Figures 1 & 2 displayed the relationship between the SROs and the concentrations of copper and lithium in their liquid phase. The figures portray homo-coordination in the nearest neigbour shell. The atomic distributions signifies like-atoms pairing in the neigbourhood shells. Figures 3 & 5 shows the plots of concentration-concentration fluctuation Scc (0) against concentration of element for Cd-Ga, and Bi- Cd liquid alloys at their melting temperatures. The Scc(0) of these alloys increases initially to a maximum (owing to the charge transfer between neighboring atoms) within the entire concentration range with distinct peaks at Ccd = 0.5 and CBi = 0.4, and, the remaining liquid alloy has some depression at the right side of the curve (owing to chemical alternation of positive and negative charges with length scale approximately twice the nearest neighbor distance). In Figure 3, the calculated Scc (0) is in not perfect agreement with ideal solution values This is because the is a near cancellation of the ionic potentials wile at large distances ionic potentials was screened. Figure 3 & 5 also, have their calculated values for Scc(0) of Cd-Ga and Bi-Cd above the ideal solution values which are in support of homocoordination or self coordination.

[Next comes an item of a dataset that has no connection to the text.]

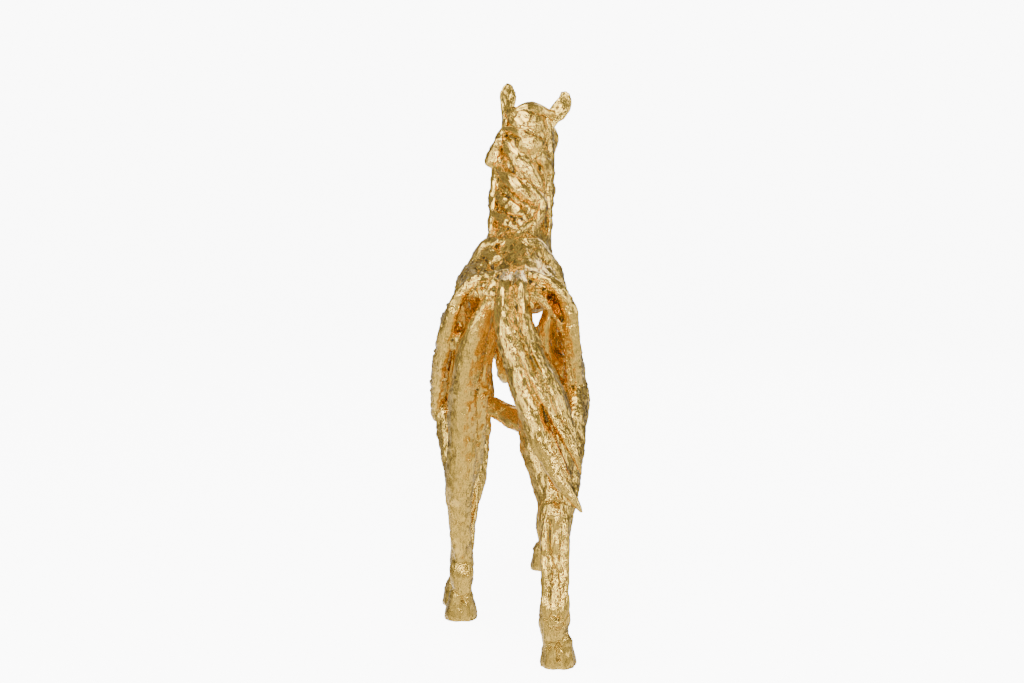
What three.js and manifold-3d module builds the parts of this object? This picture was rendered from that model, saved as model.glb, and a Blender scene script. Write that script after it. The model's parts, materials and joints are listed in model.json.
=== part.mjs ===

Figures 4 & 6 shows the plots of excess stability function versus concentration of element. The display in Figure 4 shows an initial decease in curve to a minimum (possibly when the disordered potential is too large) with a corresponding gradual increase and some fluctuations with concentration. The excess stability function has negative values, its falls downward to concentration Ccd=0.1 before ascending in a straight line between Ccd= 0.2 and 0.8 eventually a repetition of what was displayed at Ccd =0.1 was also displayed at ccd=0.9 with minimum excess stability function between Ccd = 0.8 and 1.0 which was lower than what was observed at the initial stage of the curve. The excess stability function displayed in Figure 6 shows initial decrease as the concentration increases and subsequent increase in concentration makes excess stability function reach the highest value. The short range repulsive potential which prevented the two atoms from reaching each other than the effective diameter has allowed the Es values completely negative throughout the concentration. In Figure 4, as the concentration increases there was corresponding decrease in excess stability function (due to interatomic potentials repelled by the central potential) between CBi = 0.2 and 0.6 with negative significance. Sharp increase in excess stability up to maximum value (due to pair correlation function thus formed at a distance a little greater than the effective diameter) in the concentration range CBi = 0.8-0.9 was observed before falling sharply to zero excess stability function at CBi = 1.0

Conclusion

Bi-Cd liquid alloys is a chemically strong interacting compound with chemical short-range order. The dip in Bi-Cd liquid alloy is an indication of slight formation. The narrow width and considerable height of excess stability function for Bi-Cd is described with strong stability and Cd-Ga liquid alloy is a weak interacting system with intermediate-range.